Usage of prescription nonsteroidal anti-inflammatory drugs may increase the risk of atrial fibrillation in older patients, according to the results of a long-term study.

Usage of prescription nonsteroidal anti-inflammatory drugs (NSAIDs) may increase the risk of atrial fibrillation (AF) in older patients, according to a study in the Netherlands.

The study, by Bruno Stricker, MB, PhD, and colleagues at Erasmus Medical Center in Rotterdam, analyzed data from more than 8,400 people, who were being followed by the Rotterdam Study. Since 1990, this study has been following the health of people 55 years and older living in one area of Rotterdam. The results were published in the online journal BMJ Open on April 8, 2014.

During the follow-up period of nearly 13 years, 857 of the study participants developed AF. Current, chronic users of NSAIDs had a 76% higher risk of AF than never users. The risk remained after researchers controlled for age, sex, and heart problems. For people who used NSAIDs within the previous month, the risk for AF rose to 84%.

According to the researchers, the results of the study suggest that “the increased risk occurs shortly after starting treatment and may disappear over time.” One reason might be because those with symptoms may have discontinued their drug use.

Even though risk appeared to be higher with larger doses of prescription NSAIDs, the trend was not significant.
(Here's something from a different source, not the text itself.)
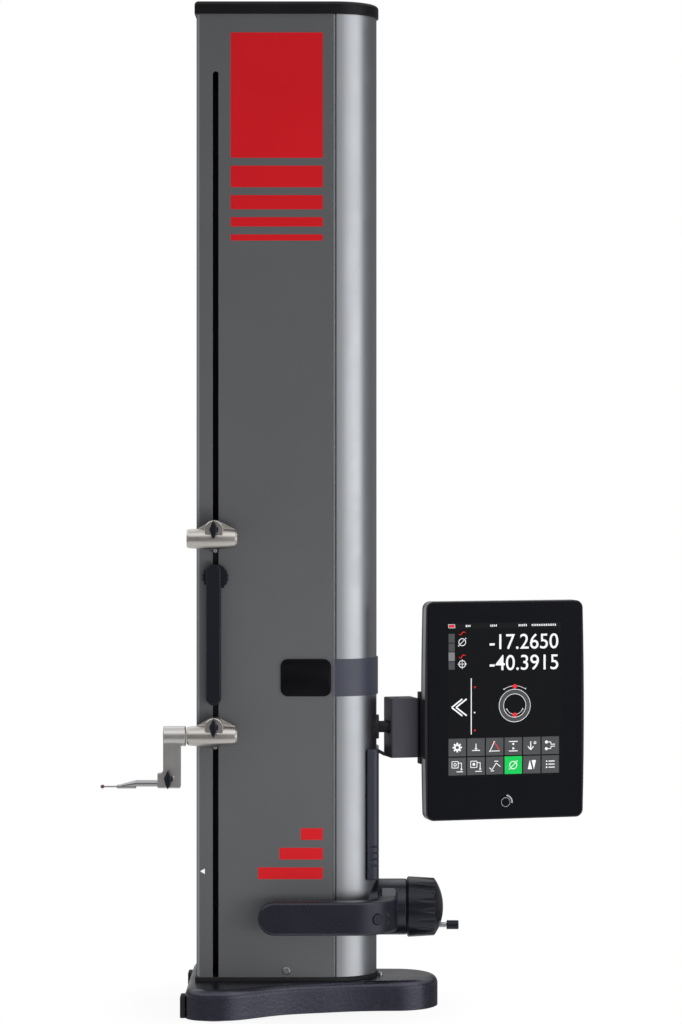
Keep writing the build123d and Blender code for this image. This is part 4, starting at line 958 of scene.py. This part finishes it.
class GAUGE_OT_screen(bpy.types.Operator):
    """Makes the lit screen with its readings, gauges and soft buttons."""

    bl_idname = "gauge.screen"
    bl_label = "Screen"

    def execute(self, context):
        settings = context.scene.gauge_screen
        width = settings.width / MM
        height = settings.height / MM
        self.backgrounds(settings, width, height)
        self.white_prints(settings)
        self.red_prints(settings)
        self.readings(settings)
        return {"FINISHED"}

    def backgrounds(self, settings, width, height):
        """Dark screen, status bar, gauge cells and the soft buttons' faces."""
        dark = ScreenLayer(settings, 0)
        dark.plate(width / 2, height / 2, width, height)
        dark.finish("screen_dark", printed("Screen dark", paint(10, 11, 13), 0.16, gloss=0.1))
        bar = ScreenLayer(settings)
        bar_height = settings.bar_height / MM
        bar.plate(width / 2, bar_height / 2, width, bar_height)
        bar.finish("screen_status_bar", printed("Screen black", paint(3, 3, 6), 0.16))
        grey = ScreenLayer(settings)
        green = ScreenLayer(settings)
        light = ScreenLayer(settings)
        cell_edges = (10.2, 20.0, 29.0, 38.7, 47.2)
        cell_gap = 0.7
        cell_middle = 4.6
        cell_width = 6.6
        for start, end, layer in zip(cell_edges, cell_edges[1:], (grey, grey, light, grey)):
            layer.plate(cell_middle, (start + end) / 2, cell_width, end - start - cell_gap)
        for row in range(2):
            for column in range(6):
                face = green if (column, row) == ACTIVE_BUTTON else grey
                right, down = button_middle(settings, column, row)
                face.plate(right, down, settings.button_width / MM, settings.button_height / MM)
        grey.ring(*DIAL, 16.7, 12.4)
        grey.finish("screen_buttons", printed("Screen grey", paint(66, 67, 69), 0.2))
        green.finish("screen_active_button", printed("Screen green", paint(0, 166, 70), 0.2, 0.25))
        light.finish("screen_gauge_step", printed("Screen light grey", paint(112, 113, 115), 0.2))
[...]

Stricker believes the association between AF and NSAIDs suggests a cause-and-effect relationship and hypothesized that prescription NSAIDs may be linked with fluid retention, leading to a rise in blood pressure. However, the need to take prescription-strength NSAIDs may also suggest underlying inflammation, which raises the risk of AF.

The study is only able to show an association between prescription NSAIDs and increased risk for AF because it did not examine the use of nonprescription NSAIDs.

In response to the study, Steve Scarff, the director of Regulatory and Scientific Affairs at the Australian Self Medication Industry, wanted to reassure consumers of their use of over-the-counter NSAIDs.

“Importantly, this study did not demonstrate any increase in AF risk in patients who were currently using an NSAID for fewer than 15 days,” Scarff said in a statement. “This duration is much longer than the recommended use of any over-the-counter NSAID.”

The researchers suggest further studies to investigate the reasons behind the association between NSAIDs and AF.